[GOAL]
Give nothing except the number of lines containing the word "collection".

[MATERIAL SUPPLIED]
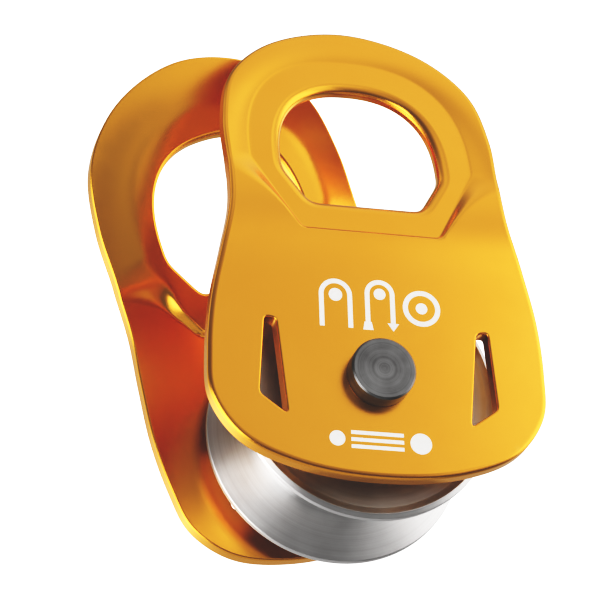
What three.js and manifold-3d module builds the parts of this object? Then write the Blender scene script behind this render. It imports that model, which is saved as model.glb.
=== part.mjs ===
// Rope pulley with two swinging side plates for arborist climbing and rigging.
// Millimetres. +Z up towards the carabiner eyes, +Y from the front plate to the rear plate.
// Origin: the centre of the axle head's flat front face, on the axle's axis.

import * as THREE from "three";
import { mergeVertices } from "three/addons/utils/BufferGeometryUtils.js";
import Module from "manifold-3d";

// --- driving dimensions -----------------------------------------------------

const HEAD_RADIUS = 4.9; // axle head
const HEAD_HEIGHT = 3.0;
const HEAD_BEVEL = 0.3;
const COLLAR_RADIUS = 5.5;
const COLLAR_HEIGHT = 2.4;
const COLLAR_BEVEL = 0.6;
const COLLAR_RECESS = 0.6; // from the collar's end in to the pin's tip
const SHANK_RADIUS = 4.0;
const PLATE_THICKNESS = 2.7;
const PLATE_GAP = 26.2; // between the inner faces of the two plates
const RUNNING_GAP = 0.08; // radial and end clearance of every moving fit

const BEND_HEIGHT = 27; // the plate bends inwards above this height
const BEND_BLEND = 3; // half of the height over which the bend turns
const BEND_SLOPE = 0.34;
const LAND_HEIGHT = 23.7; // lower edge of the pressed land round the eye
const LAND_DEPTH = 0.9; // how far that edge is pressed in
const LAND_SLOPE = 0.27;
const SKIRT_WIDTH = 2.0; // the sloping wall round the land
const SKIRT_DEPTH = 2.6;
const PLATE_BOTTOM = -16;
const PLATE_TOP = 63.2;

const REAR_SWING = 23.5; // degrees, the rear plate's stored swing about the axle

const SHEAVE_RADIUS = 20.0;
const SHEAVE_WIDTH = 19.8;
const TREAD_RADIUS = 10.5;
const GROOVE_RADIUS = 6.6; // round bottom of the rope groove
const RIM_THICKNESS = 1.4;
const RIM_BEVEL = 1.0; // along the radius
const RIM_EASING = 0.4; // along the axle
const WEB_RECESS = 0.6; // the flange's face is dished towards the hub
const HUB_RADIUS = 9;
const BUSHING_RADIUS = 6.6;
const SLEEVE_RADIUS = 5.2;
const WASHER_THICKNESS = 1.0;
const WASHER_RADIUS = 8.4;

const FINE = 72; // segments round the sheave
const COARSE = 48; // segments round the small turned pieces
const EDGE_POINTS = 84; // round the plate's edge
const ARCH_POINTS = 24; // round the arch of the eye and the land
const ARCH_POWER = 0.83; // 1 would be an ellipse
const BEYOND = 5; // how far a cutting block runs past what it cuts

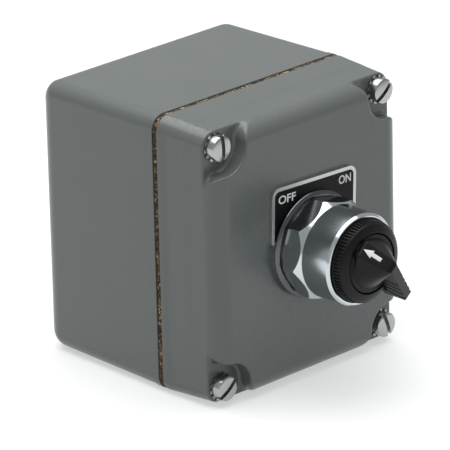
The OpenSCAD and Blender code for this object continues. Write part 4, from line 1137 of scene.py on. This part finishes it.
def spring(name, node, wire, turns):
    """A coil that fills a CAD spring's box."""
    low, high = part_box(node)
    r = (high.x - low.x) / 2 / MM - wire
    foot = ((low.x + high.x) / 2 / MM, (low.z + high.z) / 2 / MM, -high.y / MM + wire)
    place = UPRIGHT @ Matrix.Translation(foot)
    coil = points_object(name, [], [])
    return grow(coil, wound, place=place, sharp=50, Turns=float(turns), Radius=r, Wire=wire,
                Height=(high.y - low.y) / MM - 2 * wire, Finish=FINISHES["steel"])


hand_over(spring("detent_coil", "detent_spring", 0.25, 8), "steel", "station", "detent_spring")
for side in ("off", "on"):
    plunger = side + "_plunger"
    hand_over(spring(side + "_contact_coil", side + "_contact_spring", 0.3, 4), "steel", plunger,
              side + "_contact_spring")
    low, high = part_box(side + "_return_spring")
    coil = spring(side + "_return_coil", side + "_return_spring", 0.35, 4)
    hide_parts(side + "_return_spring")
    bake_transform(coil)
    print(coil.name, len(coil.data.polygons), "faces")

# %% [markdown]
# The camera stands where the photographer's stood. A long lens, far back, keeps the box's edges almost
# parallel. Its turn is a rotation vector: the direction is the axis and the length is the angle. The
# floor is one pale plane and the studio is soft: a large light overhead, a weaker one from the left,
# and a grey room for the chrome to reflect. The floor glows a little, so that it comes out as white
# as paper does in a studio, and it is kept out of diffuse light, so that the glow doesn't lift the
# shaded sides of the box.

# %% Camera
camera_data = bpy.data.cameras.new("camera")
camera = bpy.data.objects.new("camera", camera_data)
bpy.context.scene.collection.objects.link(camera)
bpy.context.scene.camera = camera
camera_data.sensor_width = 36
camera_data.lens = 387.3
camera_data.clip_start = 0.05
camera_data.clip_end = 20
STAND = (-1.1268, -1.2286, 0.6302)
TURN = Vector((1.8234, -0.7556, 0.4868))
to_camera = Matrix.Rotation(TURN.length, 3, TURN.normalized())
right, down, forward = (Vector(to_camera[i]) for i in range(3))
facing = Matrix((right, -down, -forward)).transposed().to_4x4()
camera.matrix_world = Matrix.Translation(STAND) @ facing

# %% Floor and lights
FLOOR = 4.0
floor_z = cad_box[0][2]
floor_mesh = bpy.data.meshes.new("studio_floor")
floor_mesh.from_pydata([(-FLOOR, -FLOOR, floor_z), (FLOOR, -FLOOR, floor_z), (FLOOR, FLOOR, floor_z),
                        (-FLOOR, FLOOR, floor_z)], [], [(0, 1, 2, 3)])
floor = bpy.data.objects.new("studio_floor", floor_mesh)
bpy.context.scene.collection.objects.link(floor)
floor_mesh.materials.append(start("white_paper", "#c4c4c4", Roughness=0.9, Emission_Strength=0.48)[0])
floor.visible_diffuse = False

room = bpy.data.worlds.new("studio")
bpy.context.scene.world = room
room.use_nodes = True
room.node_tree.nodes["Background"].inputs["Color"].default_value = linear("#c9cccd")
room.node_tree.nodes["Background"].inputs["Strength"].default_value = 0.75
bpy.context.scene.view_settings.view_transform = "Standard"


def softbox(name, place, aim, size, power):
    """A large area light at a place, aimed at a point."""
    data = bpy.data.lights.new(name, "AREA")
    data.shape = "RECTANGLE"
    data.size, data.size_y = size
    data.energy = power
    light = bpy.data.objects.new(name, data)
    light.location = place
    light.rotation_euler = (Vector(aim) - Vector(place)).to_track_quat("-Z", "Y").to_euler()
    bpy.context.scene.collection.objects.link(light)


CENTRE = (0, -0.05, 0)
softbox("top_softbox", (0.0, 0.1, 1.3), CENTRE, (1.6, 1.6), 23)
softbox("left_softbox", (-1.3, 0.1, 0.5), CENTRE, (0.8, 1.0), 0.6)
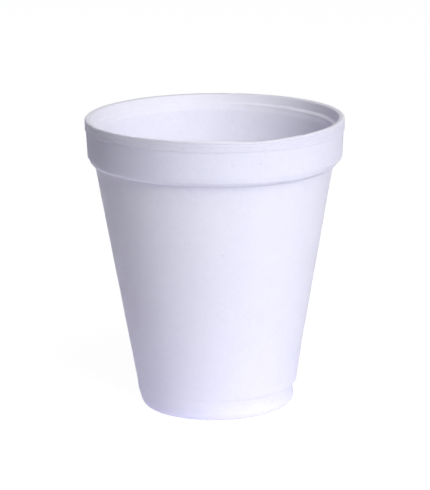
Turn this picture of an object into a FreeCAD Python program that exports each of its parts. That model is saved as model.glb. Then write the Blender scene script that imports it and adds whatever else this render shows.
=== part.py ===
# Foam cup: a one-piece cup of moulded bead foam for 8 US fluid ounces, empty, without a lid.
#
# Frame: millimetres, +Z up, the cup's axis on Z and its foot ring standing on Z = 0.
# Outside, from the standing surface up: a short stepped-in foot, a long tapered body, a
# shoulder, a plain band, and a bead that a press-on lid grips. Inside, one cone runs from the
# floor to a stacking ledge just below the lip. The underside has a shallow recess.

import FreeCAD, Part
import os
import Sketcher

NODE = "foam_cup"

# Every size that can be set by itself: alias, millimetres, meaning.
SIZES = (
    ("cup_height", 91.0, "standing surface to the top of the lip"),
    ("lip_radius", 40.0, "outside of the lid bead, the widest place"),
    ("lip_wall", 1.8, "foam between the lid bead and the mouth, above the ledge"),
    ("lip_flat", 0.1, "flat left between the two rounded edges of the lip"),
    ("bead_height", 3.5, "top of the lip down to the bead's lower edge"),
    ("bead_step", 0.4, "how far the bead stands out from the band, and its sloping underside"),
    ("bead_round", 0.3, "rounding of the bead's lower edge"),
    ("band_height", 8.1, "plain band from the bead's underside down to the shoulder"),
    ("band_draw", 0.4, "how much narrower in radius the band is at its lower end"),
    ("shoulder_height", 3.0, "height over which the band runs into the body"),
    ("shoulder_step", 2.5, "how much narrower in radius the shoulder is at its lower end"),
    ("shoulder_round", 4.0, "rounding above and below the shoulder"),
    ("wall_thickness", 2.2, "foam in the tapered wall, square to its surface"),
    ("foot_height", 6.4, "standing surface to the step under the body"),
    ("foot_step", 0.6, "how far the body stands out over the foot"),
    ("foot_step_rise", 0.9, "height of the sloping step under the body"),
    ("foot_radius", 24.0, "foot at the standing surface, before its corner is rounded"),
    ("foot_draw", 0.3, "how much wider in radius the foot is at its top"),
    ("foot_corner", 3.4, "rounding of the foot's outer corner, if its ring is wide enough"),
    ("ring_land", 0.5, "least flat left on the foot ring, between its two rounded edges"),
    ("floor_thickness", 2.8, "foam between the cup's floor and the recess below it"),
    ("floor_corner", 3.0, "rounding between the floor and the wall inside"),
    ("ledge_depth", 3.6, "top of the lip down to the stacking ledge"),
    ("ledge_round", 0.4, "rounding of the stacking ledge's two edges"),
    ("recess_depth", 1.6, "recess in the underside"),
    ("recess_radius", 17.5, "recess at the standing surface, where the foot ring begins"),
    ("recess_draw", 0.8, "how much narrower in radius the recess is at its roof"),
    ("recess_round", 0.5, "rounding of the recess's rim and of its corner"),
    ("overcut", 2.0, "how far a cutting outline runs out past the surface that it opens"),
)

# Places worked out from those sizes, as expressions that sketches and fillets are tied to.
AXIS = "0"
GROUND = "0"
LIP_TOP = "Sizes.cup_height"
LIP_RADIUS = "Sizes.lip_radius"
MOUTH_RADIUS = "(Sizes.lip_radius - Sizes.lip_wall)"
LIP_ROUND = "(Sizes.lip_wall - Sizes.lip_flat) / 2"
BEAD_BOTTOM = "(Sizes.cup_height - Sizes.bead_height)"
BAND_TOP = f"({BEAD_BOTTOM} - Sizes.bead_step)"
BAND_TOP_RADIUS = "(Sizes.lip_radius - Sizes.bead_step)"
SHOULDER_TOP = f"({BAND_TOP} - Sizes.band_height)"
SHOULDER_TOP_RADIUS = f"({BAND_TOP_RADIUS} - Sizes.band_draw)"
BODY_TOP = f"({SHOULDER_TOP} - Sizes.shoulder_height)"
BODY_TOP_RADIUS = f"({SHOULDER_TOP_RADIUS} - Sizes.shoulder_step)"
BODY_FOOT = "(Sizes.foot_height + Sizes.foot_step_rise)"
FOOT_TOP_RADIUS = "(Sizes.foot_radius + Sizes.foot_draw)"
BODY_FOOT_RADIUS = f"({FOOT_TOP_RADIUS} + Sizes.foot_step)"
BODY_SLOPE = f"(({BODY_TOP_RADIUS} - {BODY_FOOT_RADIUS}) / ({BODY_TOP} - {BODY_FOOT}))"
WALL_ACROSS = f"(Sizes.wall_thickness * sqrt(1 + {BODY_SLOPE} ^ 2))"
FOOT_TOP = "Sizes.foot_height"
FOOT_RADIUS = "Sizes.foot_radius"
RING_WIDTH = "(Sizes.foot_radius - Sizes.recess_radius)"
FOOT_CORNER = f"min(Sizes.foot_corner, {RING_WIDTH} - Sizes.recess_round - Sizes.ring_land)"
FLOOR = "(Sizes.recess_depth + Sizes.floor_thickness)"
LEDGE = "(Sizes.cup_height - Sizes.ledge_depth)"
RECESS_ROOF = "Sizes.recess_depth"
RECESS_RADIUS = "Sizes.recess_radius"
RECESS_ROOF_RADIUS = "(Sizes.recess_radius - Sizes.recess_draw)"
ABOVE_LIP = "(Sizes.cup_height + Sizes.overcut)"
BELOW_GROUND = "-Sizes.overcut"

# Sketcher's numbers for its own axes and for the two ends of a line.
SKETCH_AXES = {"DistanceX": -2, "DistanceY": -1}
ORIGIN = (-1, 1)
START = 1
END = 2

FULL_TURN = 360.0       # degrees
SAME_PLACE = 0.001      # millimetres: two rings nearer than this are the same ring


def inside_wall_radius(height):
    """Radius of the inner cone at a height: the body's cone moved in by the wall."""
    return f"({BODY_FOOT_RADIUS} + {BODY_SLOPE} * ({height} - {BODY_FOOT}) - {WALL_ACROSS})"


def make_sheet(doc):
    """The spreadsheet of driving sizes: name, value and meaning on each row."""
    sheet = doc.addObject("Spreadsheet::Sheet", "Sizes")
    for row, (alias, value, meaning) in enumerate(SIZES, start=1):
        sheet.set(f"A{row}", alias)
        sheet.set(f"B{row}", str(value))
        sheet.setAlias(f"B{row}", alias)
        sheet.set(f"C{row}", meaning)
    doc.recompute()


def make_body(doc, label):
    """A body whose label names the file that it is written to."""
    body = doc.addObject("PartDesign::Body", "Cup")
    body.Label = label
    return body


def tie(sketch, kind, line, expression, name):
    """Tie the start of a line to a radius (DistanceX) or a height (DistanceY)."""
    value = sketch.evalExpression(expression)
    if value == 0:
        sketch.addConstraint(Sketcher.Constraint("PointOnObject", line, START, SKETCH_AXES[kind]))
        return
    row = sketch.addConstraint(Sketcher.Constraint(kind, *ORIGIN, line, START, value))
    sketch.renameConstraint(row, name)
    sketch.setExpression(f"Constraints.{name}", expression)


def draw_outline(body, name, corners):
    """A sketch on the body's XZ plane of a closed outline through named corners.

    Each corner is (name, radius, height), and its radius and height are expressions.
    """
    sketch = body.newObject("Sketcher::SketchObject", name)
    plane = next(item for item in body.Origin.OriginFeatures if item.Role == "XZ_Plane")
    sketch.AttachmentSupport = [(plane, "")]
    sketch.MapMode = "FlatFace"
    places = []
    for _, radius, height in corners:
        across = sketch.evalExpression(radius)
        up = sketch.evalExpression(height)
        places.append(FreeCAD.Vector(across, up, 0))
    for here, there in zip(places, places[1:] + places[:1]):
        sketch.addGeometry(Part.LineSegment(here, there), False)
    for line in range(len(corners)):
        next_line = (line + 1) % len(corners)
        sketch.addConstraint(Sketcher.Constraint("Coincident", line, END, next_line, START))
    for line, (corner, radius, height) in enumerate(corners):
        tie(sketch, "DistanceX", line, radius, f"{corner}_radius")
        tie(sketch, "DistanceY", line, height, f"{corner}_height")
    return sketch


def turn(body, kind, name, sketch):
    """Turn an outline a full circle about the cup's axis, to add or to cut."""
    feature = body.newObject(kind, name)
    feature.Profile = sketch
    feature.ReferenceAxis = (sketch, ["V_Axis"])
    feature.Angle = FULL_TURN
    body.Document.recompute()
    return feature


def cut(body, name, sketch):
    """Cut a turned outline out of the body, and make sure that foam was removed."""
    before = body.Shape.Volume
    groove = turn(body, "PartDesign::Groove", name, sketch)
    if not groove.Shape.Volume < before:
        raise RuntimeError(f"{name} cut nothing")
    return groove


def ring_edge(feature, radius, height):
    """Name of the feature's circular edge at a radius and a height."""
    ring_radius = feature.evalExpression(radius)
    ring_height = feature.evalExpression(height)
    for number, edge in enumerate(feature.Shape.Edges, start=1):
        curve = edge.Curve
        if not isinstance(curve, Part.Circle):
            continue
        off_radius = abs(curve.Radius - ring_radius)
        off_height = abs(curve.Center.z - ring_height)
        if off_radius < SAME_PLACE and off_height < SAME_PLACE:
            return f"Edge{number}"
    raise LookupError(f"{feature.Label} has no ring of {ring_radius} at {ring_height}")


def round_rings(body, name, radius, rings):
    """Round circular edges, each given as (radius, height), by a fillet radius."""
    base = body.Tip
    fillet = body.newObject("PartDesign::Fillet", name)
    fillet.Base = (base, [ring_edge(base, *ring) for ring in rings])
    fillet.setExpression("Radius", radius)
    body.Document.recompute()


def make_blank(body):
    """The cup's outside, solid right through."""
    outline = draw_outline(body, "OutsideOutline", (
        ("underside", AXIS, GROUND),
        ("foot", FOOT_RADIUS, GROUND),
        ("foot_top", FOOT_TOP_RADIUS, FOOT_TOP),
        ("body_foot", BODY_FOOT_RADIUS, BODY_FOOT),
        ("body_top", BODY_TOP_RADIUS, BODY_TOP),
        ("shoulder_top", SHOULDER_TOP_RADIUS, SHOULDER_TOP),
        ("band_top", BAND_TOP_RADIUS, BAND_TOP),
        ("bead_bottom", LIP_RADIUS, BEAD_BOTTOM),
        ("lip", LIP_RADIUS, LIP_TOP),
        ("top", AXIS, LIP_TOP),
    ))
    turn(body, "PartDesign::Revolution", "Outside", outline)


def cut_drink_space(body):
    """The space for the drink: floor, tapered wall, stacking ledge and mouth."""
    outline = draw_outline(body, "DrinkOutline", (
        ("floor", AXIS, FLOOR),
        ("floor_edge", inside_wall_radius(FLOOR), FLOOR),
        ("wall_top", inside_wall_radius(LEDGE), LEDGE),
        ("ledge_edge", MOUTH_RADIUS, LEDGE),
        ("mouth_edge", MOUTH_RADIUS, ABOVE_LIP),
        ("mouth", AXIS, ABOVE_LIP),
    ))
    cut(body, "DrinkSpace", outline)


def cut_recess(body):
    """The shallow recess in the underside, which leaves the foot ring."""
    outline = draw_outline(body, "RecessOutline", (
        ("below", AXIS, BELOW_GROUND),
        ("below_edge", RECESS_RADIUS, BELOW_GROUND),
        ("rim", RECESS_RADIUS, GROUND),
        ("roof_edge", RECESS_ROOF_RADIUS, RECESS_ROOF),
        ("roof", AXIS, RECESS_ROOF),
    ))
    cut(body, "Recess", outline)


def round_edges(body):
    """The soft edges of moulded foam."""
    round_rings(body, "LipRounds", LIP_ROUND, (
        (LIP_RADIUS, LIP_TOP),
        (MOUTH_RADIUS, LIP_TOP),
    ))
    round_rings(body, "BeadRound", "Sizes.bead_round", (
        (LIP_RADIUS, BEAD_BOTTOM),
    ))
    round_rings(body, "ShoulderRounds", "Sizes.shoulder_round", (
        (SHOULDER_TOP_RADIUS, SHOULDER_TOP),
        (BODY_TOP_RADIUS, BODY_TOP),
    ))
    round_rings(body, "LedgeRounds", "Sizes.ledge_round", (
        (inside_wall_radius(LEDGE), LEDGE),
        (MOUTH_RADIUS, LEDGE),
    ))
    round_rings(body, "FloorCorner", "Sizes.floor_corner", (
        (inside_wall_radius(FLOOR), FLOOR),
    ))
    round_rings(body, "FootCorner", FOOT_CORNER, (
        (FOOT_RADIUS, GROUND),
    ))
    round_rings(body, "RecessRounds", "Sizes.recess_round", (
        (RECESS_RADIUS, GROUND),
        (RECESS_ROOF_RADIUS, RECESS_ROOF),
    ))


def check(doc, bodies):
    """Stop before anything is written if a feature failed or a shape is not sound."""
    for item in doc.Objects:
        if "Invalid" in item.State or "Error" in item.State:
            raise RuntimeError(f"{item.Label} failed: {item.State}")
    for body in bodies:
        shape = body.Shape
        if shape.isNull() or not shape.isValid() or len(shape.Solids) != 1:
            raise RuntimeError(f"{body.Label} is not one valid solid")


def main():
    doc = FreeCAD.newDocument("FoamCup")
    make_sheet(doc)
    cup = make_body(doc, NODE)
    make_blank(cup)
    cut_drink_space(cup)
    cut_recess(cup)
    round_edges(cup)
    doc.recompute()
    check(doc, [cup])
    os.makedirs("parts", exist_ok=True)
    cup.Shape.exportStep(f"parts/{cup.Label}.step")
    print(f"{cup.Label}: {cup.Shape.Volume:.1f} cubic mm, {cup.Shape.optimalBoundingBox()}")


main()
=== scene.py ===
"""Foam cup: the looks of a one-piece cup of moulded bead foam, empty and without a lid.

Metres, +Z up, the cup's axis on Z and its foot ring on Z = 0. The front is towards -Y.
"""
import math

import bpy
import numpy as np
from mathutils import Matrix, Vector, noise


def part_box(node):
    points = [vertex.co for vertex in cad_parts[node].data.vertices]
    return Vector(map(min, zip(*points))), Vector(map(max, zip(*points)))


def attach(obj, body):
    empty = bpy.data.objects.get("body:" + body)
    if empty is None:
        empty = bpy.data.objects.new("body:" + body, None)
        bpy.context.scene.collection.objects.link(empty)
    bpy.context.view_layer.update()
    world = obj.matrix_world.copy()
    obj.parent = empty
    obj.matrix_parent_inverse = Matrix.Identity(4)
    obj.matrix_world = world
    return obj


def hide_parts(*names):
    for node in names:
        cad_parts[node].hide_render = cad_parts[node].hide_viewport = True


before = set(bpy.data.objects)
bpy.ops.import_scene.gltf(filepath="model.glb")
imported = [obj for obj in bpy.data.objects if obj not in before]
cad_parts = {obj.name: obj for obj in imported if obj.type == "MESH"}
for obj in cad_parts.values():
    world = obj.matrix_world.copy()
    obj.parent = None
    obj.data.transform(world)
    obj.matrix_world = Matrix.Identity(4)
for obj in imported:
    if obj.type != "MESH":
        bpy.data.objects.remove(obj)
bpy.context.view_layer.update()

MM = 0.001

# ---- sizes of the cup -------------------------------------------------------------------

CUP_LOW, CUP_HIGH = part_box("foam_cup")
LIP_TOP = CUP_HIGH.z
LIP_RADIUS = (CUP_HIGH.x - CUP_LOW.x) / 2 - 0.15 * MM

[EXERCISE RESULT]
4